First we will create a copy of the original model but with no activation on the outputs layers. This will be done using Keras clone_model function (See Docs).
from tensorflow.keras.models import clone_model
from tensorflow.keras.layers import Activation
original_model = get_model()
def f(layer):
config = layer.get_config()
if not isinstance(layer, Activation) and layer.name in original_model.output_names:
config.pop('activation', None)
layer_copy = layer.__class__.from_config(config)
return layer_copy
copy_model = clone_model(model, clone_function=f)
This alone will only make a clone with new weights so we must copy the original_model weights to the new one:
copy_model.build(original_model.input_shape)
copy_model.set_weights(original_model.get_weights())

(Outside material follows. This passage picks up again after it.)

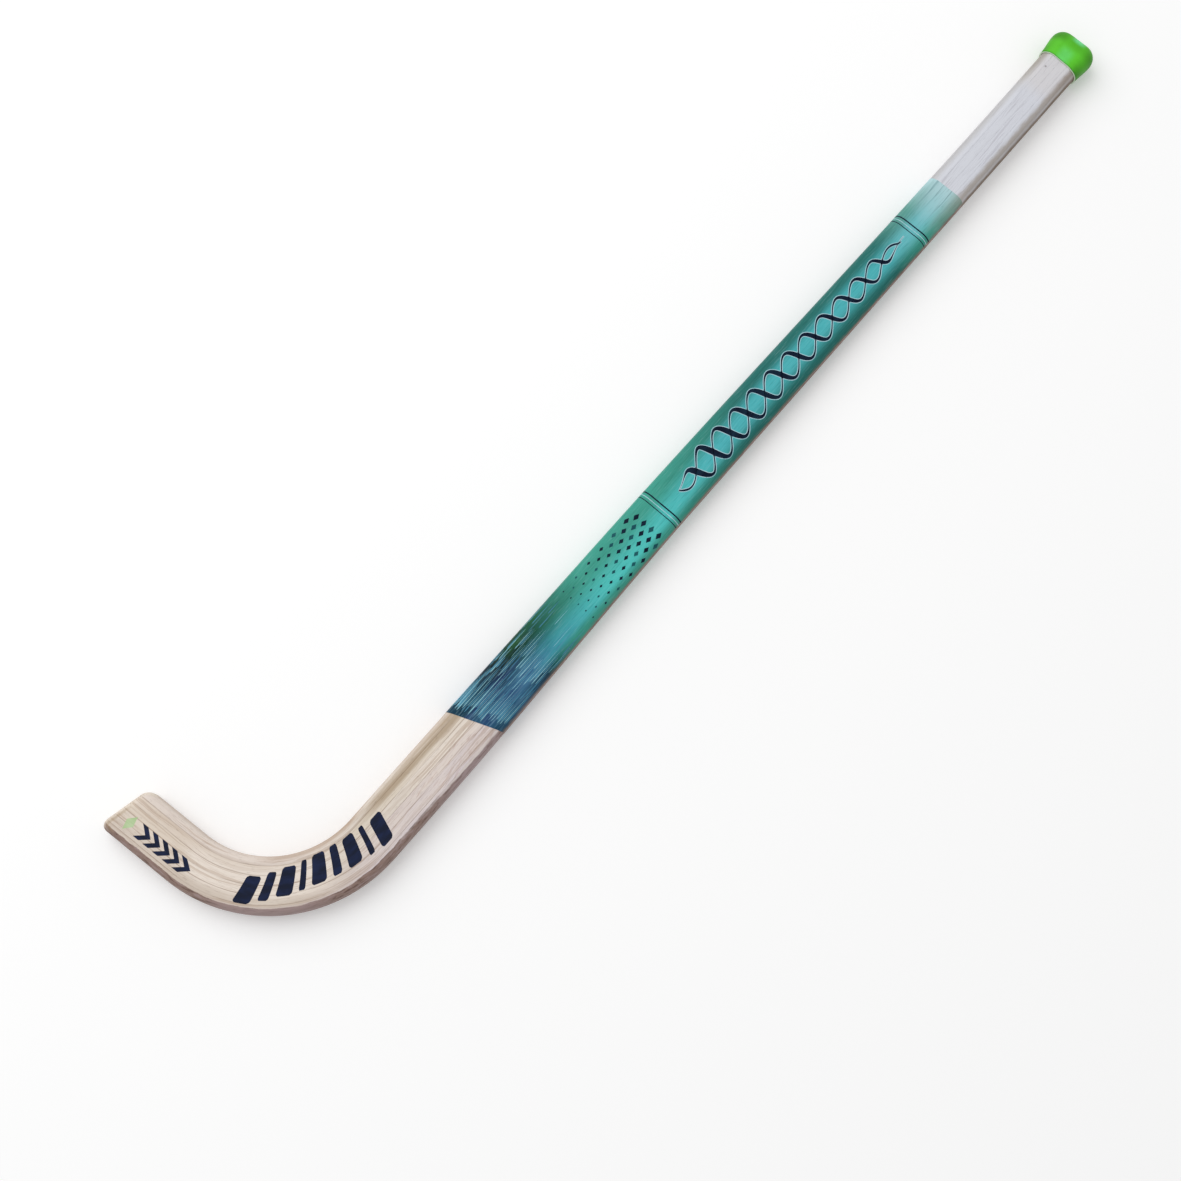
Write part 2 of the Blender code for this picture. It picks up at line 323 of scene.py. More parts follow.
class Shade:
    """One node material, with the stick's own coordinates at hand."""

    def __init__(self, name):
        self.material = bpy.data.materials.new(name)
        self.material.use_nodes = True
        self.tree = self.material.node_tree
        self.surface = self.tree.nodes["Principled BSDF"]
        self.s, self.v, self.z = self.attribute("stick_place")
        self.outer, self.inner, self.toe = self.attribute("edge_share")

    def attribute(self, name):
        source = self.tree.nodes.new("ShaderNodeAttribute")
        source.attribute_name = name
        split = self.tree.nodes.new("ShaderNodeSeparateXYZ")
        self.tree.links.new(source.outputs["Vector"], split.inputs[0])
        return [Value(self.tree, socket) for socket in split.outputs]

    def noise(self, along, across, through=None, seed=0.0, detail=2.0, roughness=0.5, v=None):
        """Noise whose grains are so many mm long, wide and deep. Its middle is 0.5."""
        through = through or across
        join = self.tree.nodes.new("ShaderNodeCombineXYZ")
        feed(self.tree, join.inputs[0], self.s / along + seed)
        feed(self.tree, join.inputs[1], (v or self.v) / across - seed)
        feed(self.tree, join.inputs[2], self.z / through + seed)
        node = self.tree.nodes.new("ShaderNodeTexNoise")
        self.tree.links.new(join.outputs[0], node.inputs["Vector"])
        node.inputs["Scale"].default_value = 1.0
        node.inputs["Detail"].default_value = detail
        node.inputs["Roughness"].default_value = roughness
        return Value(self.tree, node.outputs[0])

    def patch(self, along, across=(), s=None):
        """1 in a patch of the stick, from its soft borders along and across, as pairs for rise."""
        share = 1.0
        for value, borders in ((s or self.s, along), (self.v, across)):
            for border in borders:
                share = value.rise(*border) * share
        return share

    def mix(self, factor, first, second):
        node = self.tree.nodes.new("ShaderNodeMix")
        node.data_type = "RGBA"
        feed(self.tree, node.inputs[0], factor)
        feed(self.tree, node.inputs[6], first)
        feed(self.tree, node.inputs[7], second)
        return Value(self.tree, node.outputs[2])

    def coats(self, tint, *layers):
        """Lays sRGB colours over a tint one after another, each as far as its mask says."""
        for mask, tone in layers:
            tint = self.mix(mask, tint, colour(*tone))
        return tint

    def ramp(self, value, stops):
        """A colour that goes through (position, sRGB colour) stops as value rises."""
        low, high = stops[0][0], stops[-1][0]
        node = self.tree.nodes.new("ShaderNodeValToRGB")
        bar = node.color_ramp
        while len(bar.elements) < len(stops):
            bar.elements.new(0.5)
        for element, (position, tone) in zip(bar.elements, stops):
            element.position = (position - low) / (high - low)
            element.color = colour(*tone)
        feed(self.tree, node.inputs[0], (value - low) / (high - low))
        return Value(self.tree, node.outputs[0])

    def finish(self, tint, roughness, height, depth, specular):
        """Links colour, roughness and bump; depth is the bump's height in metres."""
        feed(self.tree, self.surface.inputs["Base Color"], tint)
        feed(self.tree, self.surface.inputs["Roughness"], roughness)
        self.surface.inputs["Specular IOR Level"].default_value = specular
        bump = self.tree.nodes.new("ShaderNodeBump")
        bump.inputs["Distance"].default_value = depth
        feed(self.tree, bump.inputs["Height"], height)
        self.tree.links.new(bump.outputs[0], self.surface.inputs["Normal"])
        return self.material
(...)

Now we will add the activations layers:
from tensorflow.keras.models import Model
old_outputs = [ original_model.get_layer(name=name) for name in copy_model.output_names ]
new_outputs = [ Activation(old_output.activation)(output) if old_output.activation else output
for output, old_output in zip(copy_model.outputs, old_outputs) ]
copy_model = Model(copy_model.inputs, new_outputs)
Finally we could create a new model whose evaluation will be the outputs with no activation applied:
no_activation_outputs = [ copy_model.get_layer(name=name).output for name in original_model.output_names ]
no_activation_model = Model(copy.inputs, no_activation_outputs)
Now we could use copy_model like the original_model and no_activation_model to access pre-activation outputs. Actually you could even modify the code to split a custom set of layers instead of the outputs.